I have the tendency to think on cosmic terms a lot of the time. I'm a proto-typical overanalyzer if one has ever existed (in case it's not obvious). It's a very counterproductive habit. I get lost in the macrocosmic and neglect the more important, day-to-day matters that should concern me. My mother always tells me that I was born with my head in a cloud.

Call it God, or fate, or the great fabric of the Universe that binds us all together even when we can't see the ripples before our eyes, I've always sought to put meaning to it all. I believe there is a context that lies beneath our noses, even if I'll always be too ignorant to have my Road to Damascus moment.

So what does it all mean? Why has this wordy motherfucker taken to /r/depression of all places to bare his soul (na-na-na-na boo-boo stick a mod in dog-doo)? What does he stand to gain by asking me to read all of this? I can see my old writing professors scribbling: What key insight are you driving at? How does it all fit?

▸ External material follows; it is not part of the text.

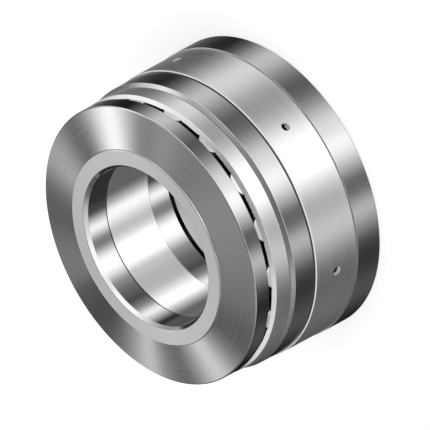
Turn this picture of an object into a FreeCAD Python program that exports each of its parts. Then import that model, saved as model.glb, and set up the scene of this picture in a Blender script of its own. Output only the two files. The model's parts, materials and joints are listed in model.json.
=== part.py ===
import FreeCAD, Part
import os

import Sketcher

# Tandem thrust roller bearing: two stages of cylindrical rollers that share one axial load.
#
# The bearing stands on the back face of its last housing washer. The origin is the centre of
# that face, and +Z runs along the shaft towards the front hub. The load comes in at the hub.
# The first stage hands its share through housing washer 1 and the outer sleeve to the base.
# The rest goes down the inner sleeve to shaft washer 2 and through the second stage.

# Driving sizes in millimetres, and counts
SIZES = {
    # What the shaft and the housing set
    "shaft_diameter": 110.0,
    "outside_diameter": 200.0,
    # Front shaft washer
    "shaft_washer_1_inset": 4.0,
    "shaft_washer_1_thickness": 15.8,
    "hub_width": 12.6,
    "hub_step": 1.0,
    "rim_drop": 4.2,
    "rim_break": 0.7,
    "spigot_height": 3.2,
    "bore_chamfer_width": 2.0,
    "bore_chamfer_depth": 2.6,
    # Second shaft washer and inner sleeve
    "shaft_washer_2_headroom": 1.1,
    "shaft_washer_2_gap": 1.5,
    "inner_sleeve_wall": 6.8,
    # Housing washers and outer sleeve
    "housing_washer_1_inset": 1.5,
    "housing_washer_1_thickness": 19.8,
    "housing_washer_1_gap": 1.2,
    "housing_washer_1_chamfer": 2.3,
    "housing_washer_2_thickness": 19.5,
    "housing_washer_2_gap": 2.5,
    "outer_sleeve_length": 36.2,
    "outer_sleeve_inset": 0.6,
    "outer_sleeve_wall": 2.4,
    "oil_hole_count": 6,
    "oil_hole_diameter": 6.0,
    # Rollers, the same in both stages
    "roller_count": 18,
    "roller_diameter": 18.5,
    "roller_edge": 1.0,
    "roller_play": 0.1,
    # Cages, whose pockets take up the width between an inner and an outer rim
    "cage_setback": 3.8,
    "cage_back_gap": 0.4,
    "cage_inner_rim": 3.5,
    "cage_outer_rim": 2.3,
    "cage_front_land": 0.2,
    "cage_chamfer_depth": 2.4,
    "cage_guide_gap": 0.5,
    "cage_2_shaft_gap": 1.0,
    "pocket_clearance": 0.2,
    "pocket_corner": 1.0,
    # Small break on the other turned edges
    "edge_break": 0.4,
}

# Radii worked out from the driving sizes, outwards from the shaft and inwards from the housing
SHAFT = "sizes.shaft_diameter / 2"
OUTSIDE = "sizes.outside_diameter / 2"
HUB = f"({SHAFT} + sizes.hub_width)"
INNER_SLEEVE = f"({SHAFT} + sizes.inner_sleeve_wall)"
WASHER_1 = f"({OUTSIDE} - sizes.shaft_washer_1_inset)"
HOUSING_1 = f"({OUTSIDE} - sizes.housing_washer_1_inset)"
HOUSING_1_BORE = f"({INNER_SLEEVE} + sizes.housing_washer_1_gap)"
HOUSING_2_BORE = f"({SHAFT} + sizes.housing_washer_2_gap)"
OUTER_SLEEVE = f"({OUTSIDE} - sizes.outer_sleeve_inset)"
OUTER_SLEEVE_BORE = f"({OUTER_SLEEVE} - sizes.outer_sleeve_wall)"
WASHER_2 = f"({OUTER_SLEEVE_BORE} - sizes.shaft_washer_2_gap)"
CAGE = f"({OUTER_SLEEVE_BORE} - sizes.cage_guide_gap)"
CAGE_1_BORE = f"({INNER_SLEEVE} + sizes.cage_guide_gap)"
CAGE_2_BORE = f"({SHAFT} + sizes.cage_2_shaft_gap)"

# Rollers fill the pockets between the rims of the cages
POCKET_INSIDE = f"({CAGE_1_BORE} + sizes.cage_inner_rim)"
POCKET_OUTSIDE = f"({CAGE} - sizes.cage_outer_rim)"
ROLLER = "sizes.roller_diameter / 2"
ROLLER_LENGTH = f"({POCKET_OUTSIDE} - {POCKET_INSIDE} - 2 * sizes.pocket_clearance)"
ROLLER_CIRCLE = f"(({POCKET_INSIDE} + {POCKET_OUTSIDE}) / 2)"
POCKET_HALF_WIDTH = f"({ROLLER} + sizes.pocket_clearance)"

# Heights worked out from the driving sizes, upwards from the back face
ROLLER_SPACE = "(sizes.roller_diameter + 2 * sizes.roller_play)"
STAGE_PITCH = "(sizes.outer_sleeve_length + sizes.housing_washer_1_thickness)"
STAGE_2_FLOOR = "sizes.housing_washer_2_thickness"
STAGE_1_FLOOR = f"({STAGE_2_FLOOR} + {STAGE_PITCH})"
HOUSING_1_BACK = f"({STAGE_2_FLOOR} + sizes.outer_sleeve_length)"
WASHER_2_BACK = f"({STAGE_2_FLOOR} + {ROLLER_SPACE})"
WASHER_2_THICKNESS = f"(sizes.outer_sleeve_length - {ROLLER_SPACE} - sizes.shaft_washer_2_headroom)"
WASHER_2_FRONT = f"({WASHER_2_BACK} + {WASHER_2_THICKNESS})"
WASHER_1_BACK = f"({STAGE_1_FLOOR} + {ROLLER_SPACE})"
INNER_SLEEVE_LENGTH = f"({STAGE_PITCH} - {WASHER_2_THICKNESS} - sizes.spigot_height)"
CAGE_THICKNESS = f"({ROLLER_SPACE} - sizes.cage_setback - sizes.cage_back_gap)"

# Rollers stand half a pitch to each side of the oil hole on +X
HALF_ROLLER_PITCH = "180 / sizes.roller_count"

TOLERANCE = 1e-6

doc = FreeCAD.newDocument("tandem_thrust_roller_bearing")


def make_sheet():
    """Write the driving sizes into a sheet whose cells the features read by name."""
    sheet = doc.addObject("Spreadsheet::Sheet", "sizes")
    for row, (name, value) in enumerate(SIZES.items(), start=1):
        sheet.set(f"A{row}", name)
        sheet.set(f"B{row}", str(value))
        sheet.setAlias(f"B{row}", name)
    doc.recompute()


def new_body(label, height, angle="0", radius="0"):
    """Start a piece at a height, turned to an angle and set out on a radius."""
    body = doc.addObject("PartDesign::Body", label)
    body.Label = label
    body.Placement.Rotation = FreeCAD.Rotation(FreeCAD.Vector(0, 0, 1), 0)
    body.setExpression("Placement.Rotation.Angle", angle)
    body.setExpression("Placement.Base.x", f"({radius}) * cos({angle})")
    body.setExpression("Placement.Base.y", f"({radius}) * sin({angle})")
    body.setExpression("Placement.Base.z", height)
    return body


def origin_feature(body, role):
    """Find one of a body's own origin planes or axes."""
    return next(item for item in body.Origin.OriginFeatures if item.Role == role)


def new_sketch(body, name, plane):
    """Lay an empty sketch on one of the body's own origin planes."""
    sketch = body.newObject("Sketcher::SketchObject", name)
    sketch.AttachmentSupport = [(origin_feature(body, plane), "")]
    sketch.MapMode = "FlatFace"
    return sketch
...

I can't be too clear and definitive. But there has to be something in all of this, something to the rhyme of distance. The way that distance imposed on those we come to love can feel the same as distance imposed on us by those we want so desperately to love us in return. How, often, distance is the enemy of all that is worth appreciating in this life. Death is not the enemy, death is merely the force that closes distances we would otherwise spend our existences constructing.

One thing these events have forced me to do is to take stock of my life, of myself. I'm 27, I live with my mother in the home where I grew up, I'm overeducated and underwhelming, I'm charming but little else, I work a dead-end job to get by and I'm capable of so much more, my father has cancer, and I just had my hopes dashed by a woman who feels absolutely right for me.

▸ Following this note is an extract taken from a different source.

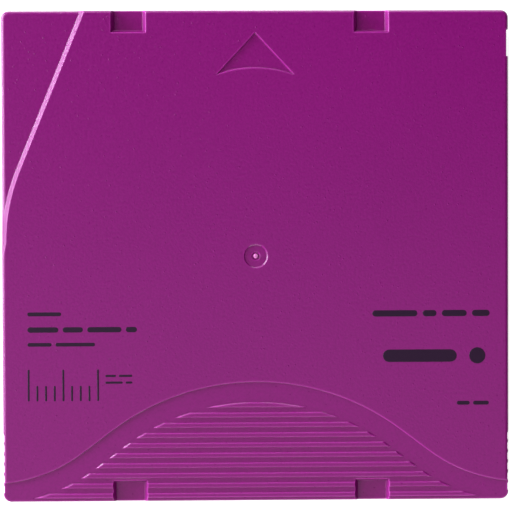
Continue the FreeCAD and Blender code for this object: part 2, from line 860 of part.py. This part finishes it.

The art of losing isn't hard to master

I am a loser. I've lost out on so much in just one day, some of it sudden and much of it having been built over time. But to be lost is no disaster.

In the future when I come to the end of this path, when my father has passed and faced that dark truth that we all hide from ourselves, that he is not the first and will undoubtedly not be the last to face cancer's unrelenting nature, when K. becomes an affectionate memory instead of a sorrowful what-could-have-been, and the trail lies behind me with its dirt stuck in the bottoms of my shoes, I'll have closed the distances in myself that were created today. Someday I'll make sense of this all just like I made sense of my prior experiences. I'll find the forest and not the trees.

I'll learn to love the mud. I'll learn to love the absurdity of it all, the way two people can share something, anything, even if for one night, even spent a lifetime pushing themselves apart. I'll even learn to love my father, love the way he earned his cancer by loving his life enough to compromise his body rather than hiding it away. To love K., her stubbornness and the favor she's doing me and herself by not committing to the many things filled with intent to be lost, even as she finds herself lost alongside them.

I will not lose my love. But, then, what else is there?

----*

In perhaps the most crushing moment of the night, the Mariners dropped their game against the Dodgers 6-5 in the 11th inning when Alex Guerrero hit a walk-off single with the bases loaded. When it rains it pours, I suppose.

I was reminded of an apocryphal quote attributed to Yogi Berra that my father used to tell me as a kid (though who knows if he really said it since, as the great philosopher Yogi once said, “I never said half the stuff I said.”).

“The best thing about losing the final game of the season is that there's always tomorrow.”

Thank you for reading. Get well soon, dad.